3D code data:

+ + + +

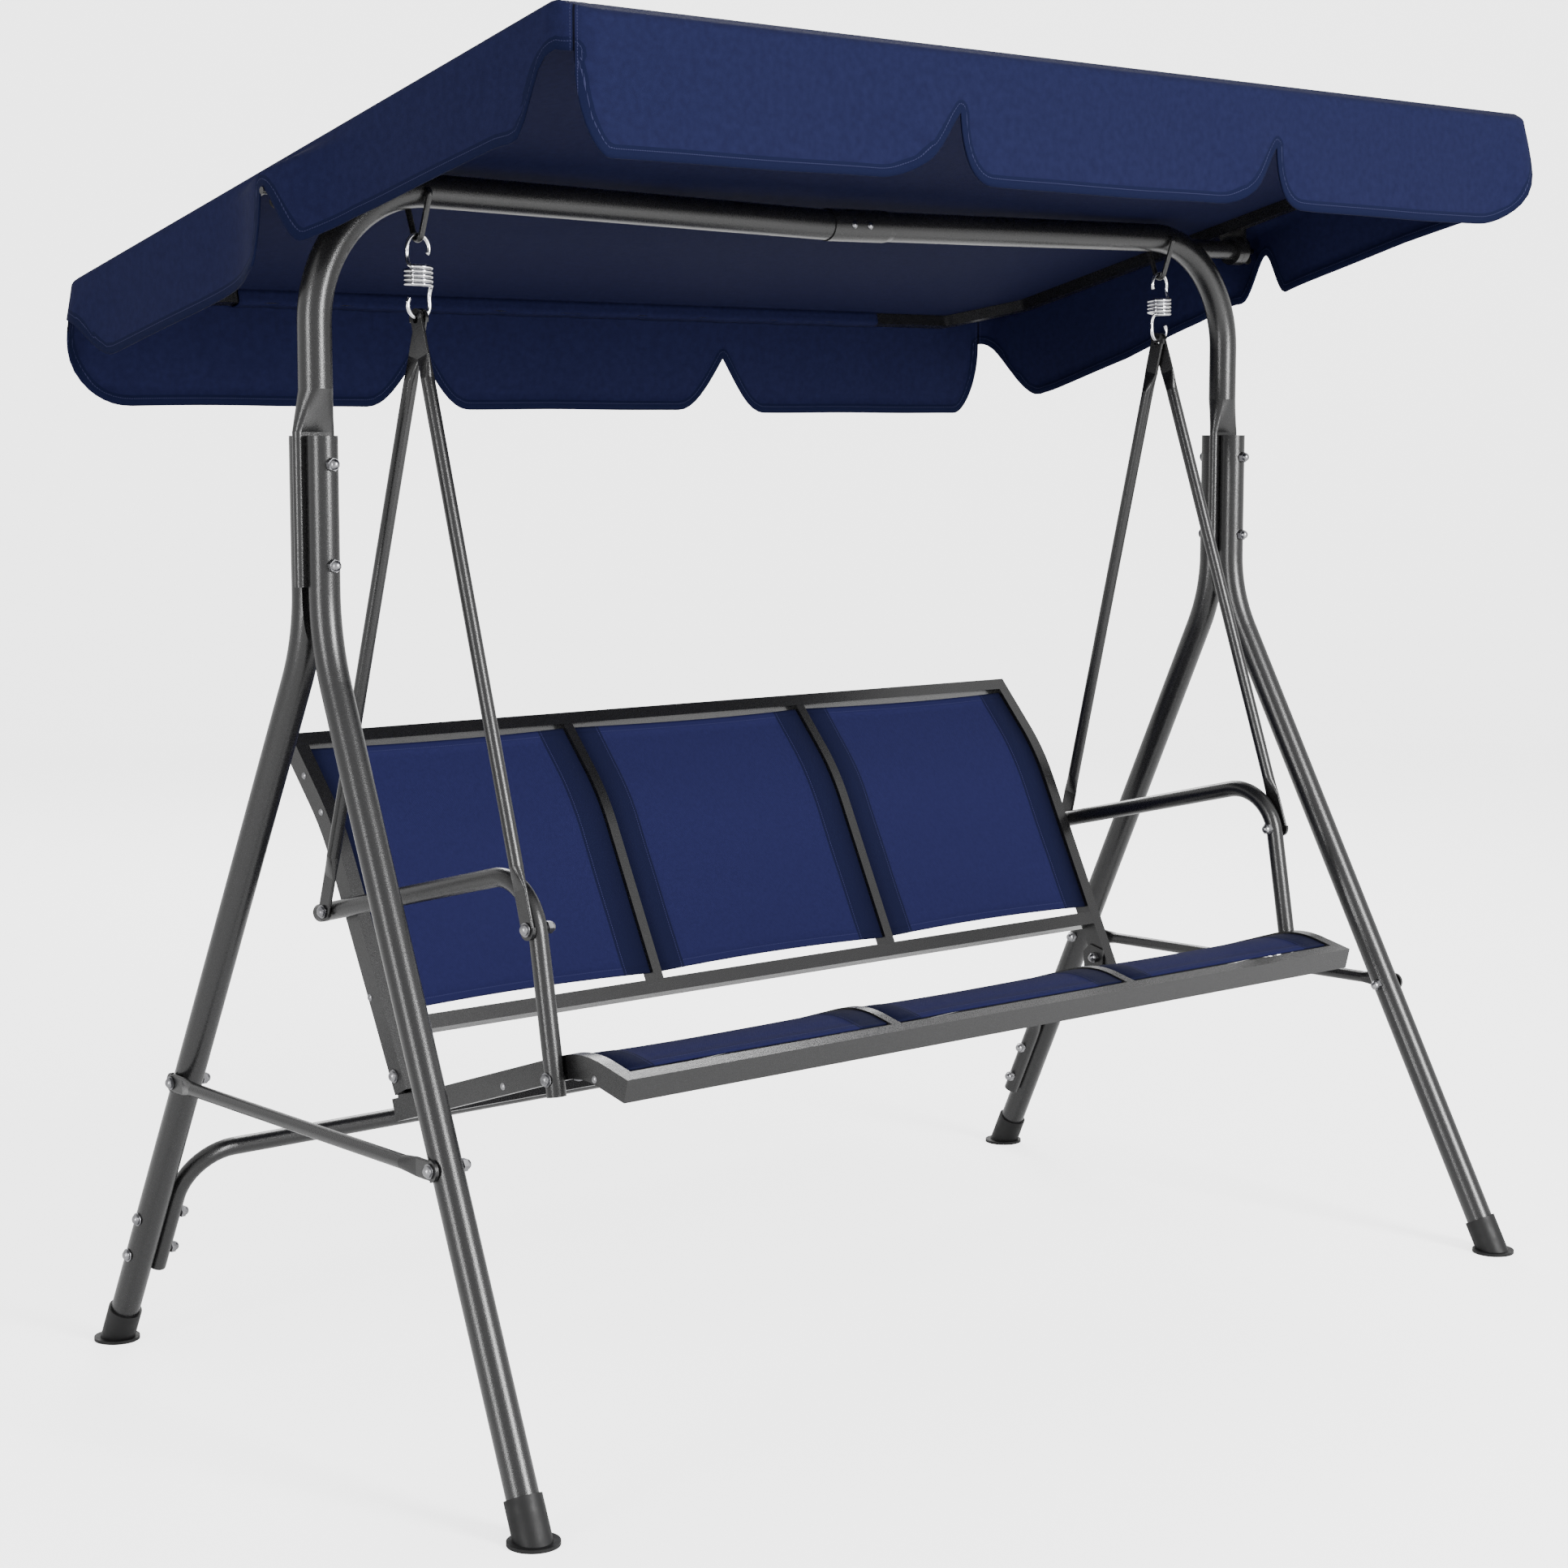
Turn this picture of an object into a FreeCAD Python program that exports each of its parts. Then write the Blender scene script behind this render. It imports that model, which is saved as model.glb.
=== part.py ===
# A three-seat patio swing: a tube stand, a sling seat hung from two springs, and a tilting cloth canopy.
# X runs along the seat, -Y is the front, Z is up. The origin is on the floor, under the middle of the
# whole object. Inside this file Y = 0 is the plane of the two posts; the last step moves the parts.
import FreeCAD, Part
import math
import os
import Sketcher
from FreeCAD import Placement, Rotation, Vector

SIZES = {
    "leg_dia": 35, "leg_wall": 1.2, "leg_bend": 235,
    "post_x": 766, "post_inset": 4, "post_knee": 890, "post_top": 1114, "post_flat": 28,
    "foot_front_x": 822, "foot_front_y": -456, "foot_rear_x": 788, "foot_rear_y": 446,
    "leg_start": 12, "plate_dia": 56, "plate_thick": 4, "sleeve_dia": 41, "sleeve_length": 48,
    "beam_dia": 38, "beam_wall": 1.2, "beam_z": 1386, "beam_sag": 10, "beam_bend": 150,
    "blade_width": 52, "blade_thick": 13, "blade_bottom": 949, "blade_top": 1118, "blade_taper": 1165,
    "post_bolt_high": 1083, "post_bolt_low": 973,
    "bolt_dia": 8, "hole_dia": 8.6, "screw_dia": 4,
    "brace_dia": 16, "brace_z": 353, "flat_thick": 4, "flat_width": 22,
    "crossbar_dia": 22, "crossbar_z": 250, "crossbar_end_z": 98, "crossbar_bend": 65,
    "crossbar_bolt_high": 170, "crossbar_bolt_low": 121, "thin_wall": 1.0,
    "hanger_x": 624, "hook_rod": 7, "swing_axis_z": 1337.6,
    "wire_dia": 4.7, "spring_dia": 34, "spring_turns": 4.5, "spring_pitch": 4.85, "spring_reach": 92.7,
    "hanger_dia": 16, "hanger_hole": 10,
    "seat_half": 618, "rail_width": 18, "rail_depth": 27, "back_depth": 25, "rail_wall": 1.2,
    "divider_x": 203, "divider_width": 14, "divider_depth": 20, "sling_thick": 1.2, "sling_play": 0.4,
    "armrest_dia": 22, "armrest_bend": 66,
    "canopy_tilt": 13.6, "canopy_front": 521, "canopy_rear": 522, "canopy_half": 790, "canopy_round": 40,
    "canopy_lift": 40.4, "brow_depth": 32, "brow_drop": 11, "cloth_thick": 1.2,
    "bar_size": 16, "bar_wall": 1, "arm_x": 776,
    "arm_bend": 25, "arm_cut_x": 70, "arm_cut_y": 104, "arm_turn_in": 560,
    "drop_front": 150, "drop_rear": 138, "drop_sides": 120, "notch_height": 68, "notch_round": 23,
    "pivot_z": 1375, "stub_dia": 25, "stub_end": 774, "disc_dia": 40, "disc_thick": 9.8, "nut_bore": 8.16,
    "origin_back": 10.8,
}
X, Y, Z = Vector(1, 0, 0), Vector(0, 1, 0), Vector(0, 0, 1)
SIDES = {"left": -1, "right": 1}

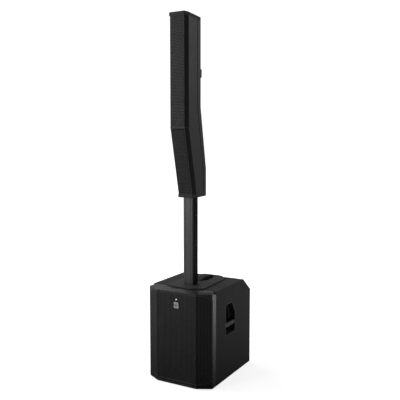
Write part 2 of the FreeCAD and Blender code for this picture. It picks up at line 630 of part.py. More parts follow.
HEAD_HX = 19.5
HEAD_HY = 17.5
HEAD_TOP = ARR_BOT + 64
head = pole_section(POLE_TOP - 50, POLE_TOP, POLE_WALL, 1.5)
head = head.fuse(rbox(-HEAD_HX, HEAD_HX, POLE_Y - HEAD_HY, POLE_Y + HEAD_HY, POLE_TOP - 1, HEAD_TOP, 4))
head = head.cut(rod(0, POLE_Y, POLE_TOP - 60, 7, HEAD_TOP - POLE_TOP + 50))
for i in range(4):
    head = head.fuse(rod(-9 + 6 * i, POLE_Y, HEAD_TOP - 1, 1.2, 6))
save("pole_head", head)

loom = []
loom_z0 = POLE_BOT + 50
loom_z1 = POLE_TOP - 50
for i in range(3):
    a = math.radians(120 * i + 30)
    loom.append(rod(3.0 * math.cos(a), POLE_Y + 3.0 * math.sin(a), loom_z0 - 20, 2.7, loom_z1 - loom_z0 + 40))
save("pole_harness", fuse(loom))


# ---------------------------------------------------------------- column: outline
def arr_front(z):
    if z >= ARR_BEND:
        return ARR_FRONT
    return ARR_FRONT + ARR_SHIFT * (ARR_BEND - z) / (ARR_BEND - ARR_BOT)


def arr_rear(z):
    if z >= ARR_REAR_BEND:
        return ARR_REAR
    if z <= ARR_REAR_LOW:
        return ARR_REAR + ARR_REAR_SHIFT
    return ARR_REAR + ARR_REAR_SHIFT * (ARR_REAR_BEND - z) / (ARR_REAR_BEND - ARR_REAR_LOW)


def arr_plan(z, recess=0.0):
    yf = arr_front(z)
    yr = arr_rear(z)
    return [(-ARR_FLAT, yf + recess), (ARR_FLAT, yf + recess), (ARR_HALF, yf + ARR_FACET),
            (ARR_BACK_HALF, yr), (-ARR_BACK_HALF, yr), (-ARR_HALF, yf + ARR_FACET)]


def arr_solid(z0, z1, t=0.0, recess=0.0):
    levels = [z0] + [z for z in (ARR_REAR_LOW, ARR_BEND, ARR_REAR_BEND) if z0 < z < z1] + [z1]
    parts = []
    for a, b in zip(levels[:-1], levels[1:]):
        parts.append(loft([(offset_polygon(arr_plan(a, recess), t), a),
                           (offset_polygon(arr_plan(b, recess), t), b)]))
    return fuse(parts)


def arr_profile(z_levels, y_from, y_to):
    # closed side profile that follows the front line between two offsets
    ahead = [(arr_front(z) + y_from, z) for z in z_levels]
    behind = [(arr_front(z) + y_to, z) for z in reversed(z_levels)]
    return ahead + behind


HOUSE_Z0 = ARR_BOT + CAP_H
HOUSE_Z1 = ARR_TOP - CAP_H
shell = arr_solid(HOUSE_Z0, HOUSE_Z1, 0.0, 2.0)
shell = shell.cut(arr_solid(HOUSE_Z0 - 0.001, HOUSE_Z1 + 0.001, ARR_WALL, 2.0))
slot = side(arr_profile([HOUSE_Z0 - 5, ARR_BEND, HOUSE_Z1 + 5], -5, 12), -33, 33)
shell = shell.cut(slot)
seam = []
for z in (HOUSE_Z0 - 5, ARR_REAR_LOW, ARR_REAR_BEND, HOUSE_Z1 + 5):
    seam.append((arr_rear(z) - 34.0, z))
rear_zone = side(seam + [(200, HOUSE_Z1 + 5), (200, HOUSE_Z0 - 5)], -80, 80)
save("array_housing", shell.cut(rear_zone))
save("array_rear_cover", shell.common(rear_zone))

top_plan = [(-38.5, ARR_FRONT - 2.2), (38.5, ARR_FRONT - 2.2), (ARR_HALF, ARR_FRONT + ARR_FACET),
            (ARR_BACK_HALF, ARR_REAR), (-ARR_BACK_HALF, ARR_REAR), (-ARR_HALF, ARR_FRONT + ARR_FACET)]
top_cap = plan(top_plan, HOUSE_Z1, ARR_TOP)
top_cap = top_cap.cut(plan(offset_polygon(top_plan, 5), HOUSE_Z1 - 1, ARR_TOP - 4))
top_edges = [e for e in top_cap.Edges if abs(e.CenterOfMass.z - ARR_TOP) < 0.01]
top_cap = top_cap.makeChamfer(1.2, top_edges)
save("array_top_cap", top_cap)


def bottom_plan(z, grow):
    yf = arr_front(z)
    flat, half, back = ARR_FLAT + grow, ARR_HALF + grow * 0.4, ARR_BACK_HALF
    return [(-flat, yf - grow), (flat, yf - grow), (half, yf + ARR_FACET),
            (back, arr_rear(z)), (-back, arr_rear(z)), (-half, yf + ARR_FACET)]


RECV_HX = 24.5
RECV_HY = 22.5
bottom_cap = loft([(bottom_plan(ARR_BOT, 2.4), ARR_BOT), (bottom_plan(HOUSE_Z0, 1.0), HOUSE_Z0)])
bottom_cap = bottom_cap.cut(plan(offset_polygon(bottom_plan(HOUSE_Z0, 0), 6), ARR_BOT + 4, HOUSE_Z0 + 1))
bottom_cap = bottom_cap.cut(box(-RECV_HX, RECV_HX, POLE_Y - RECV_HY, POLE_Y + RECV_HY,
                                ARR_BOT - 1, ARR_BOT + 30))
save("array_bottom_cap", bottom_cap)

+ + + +

Only lines with the string "behind" belong in your answer; copy each one.

Turn this picture of an object into a FreeCAD Python program that exports each of its parts. Then write the Blender scene script behind this render. It imports that model, which is saved as model.glb.
    behind = [(arr_front(z) + y_to, z) for z in reversed(z_levels)]
    return ahead + behind